To avoid such situations and reassure residents, it will be necessary to conduct continuous
health check-ups of those exposed to radiation. Finally, the Japan Epidemiological
Association plans to educate citizens on the effects of radiation by providing them
with relevant information and by collaborating with future epidemiological studies.
*1
The 2006 UNSCEAR report estimated common sources of and exposure to natural radiation,
as follows:
Direct ionizing and photon component: 280 µSv
Neutron component: 100 µSv
Cosmogenic radionuclides: 10 µSv
External terrestrial radiation: 480 µSv
Uranium and thorium series: 6 µSv
Radon (222Rn): 1150 µSv
Thoron (220Rn): 100 µSv
Ingestion of 40K: 170 µSv
Ingestion of uranium and thorium series: 120 µSv
Total: approximately 2400 µSv
*2
This prediction is based on data from the 2006 UNSCEAR report, which relied on a review
of results from epidemiological and other relevant studies.
*3
The 2008 UNSCEAR report made the following points:
(1)
The thyroid gland is highly sensitive to the carcinogenic effects of external radiation
exposure during childhood.
(2)
Age at exposure is an important modifier of risk, and a very strong trend of decreasing
risk with increasing age at exposure was observed in most studies.
(3)
Although thyroid cancer is more frequent among women, sex differences with respect
to radiation risk are unclear.
(4)
Among persons exposed during childhood, the risks remain elevated throughout life,
although some data suggest that the risk begins to decline at about 20 years after
exposure.
(5)
The carcinogenic effects of 131I are less well understood.
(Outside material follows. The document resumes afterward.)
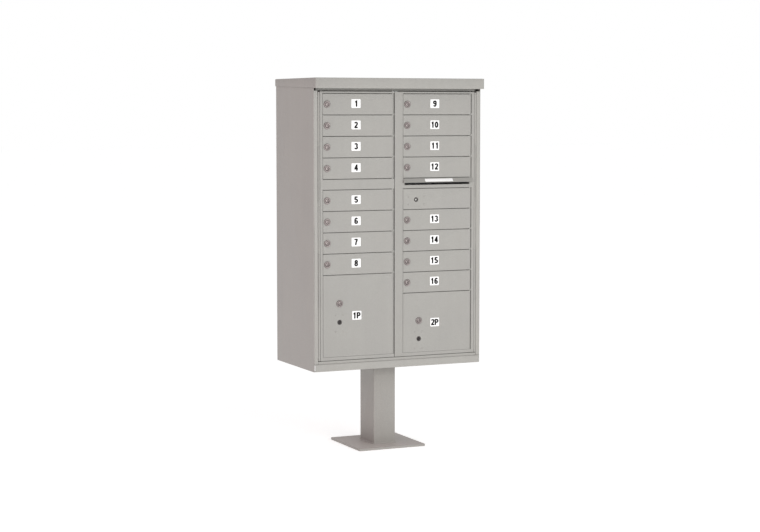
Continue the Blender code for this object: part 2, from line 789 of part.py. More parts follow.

Most epidemiological studies
of medical exposures have shown little risk after exposure to a wide range of dose
levels; however, most of these studies were of adult exposures.
(6)
A follow-up study of persons who lived near the Hanford nuclear facility in the United
States when they were children showed no evidence of an association between 131I dose
and thyroid cancer risk.
(7)
In contrast, results from studies of people exposed as a result of the Chernobyl accident
showed that exposure to radioactive iodine during early childhood was significantly
linked with the risk of developing thyroid cancer. The risk appeared to be modified
by dietary intake of stable iodine. As was the case for data on external low-LET (Linear
Energy Transfer) radiation exposure, data from the Chernobyl accident studies suggest
that risk decreases with increasing age at exposure.
*4
On the effects of internal exposure from radionuclides, the UNSCEAR 2010 report to
the UN General Assembly stated: “Valuable information on the long-term low-dose exposures
to internally incorporated radionuclides has been provided by epidemiological studies
of the health of workers at the Mayak nuclear complex in the southern Urals of the
Russian Federation, and of the population near the Techa River whose exposure was
due to radioactive discharges from that facility. Overall, the cancer risk estimates
from these studies do not differ significantly from those obtained from the studies
of the atomic-bombing survivors in Japan.”
The report also discussed studies conducted in areas with high levels of background
radiation in India and China, about which the report stated: “By contrast, studies
on human populations living in areas with elevated natural background radiation in
China and India do not indicate that radiation at such levels increases the risk of
cancer.”
Indeed, in Kerala, India, there are areas where terrestrial gamma radiation levels
are as high as 10 000 µSv/yr (thus, over a period of 50 years, the total dose would
be 500 000 µSv). In those areas, more than 10 000 people have lived for many generations.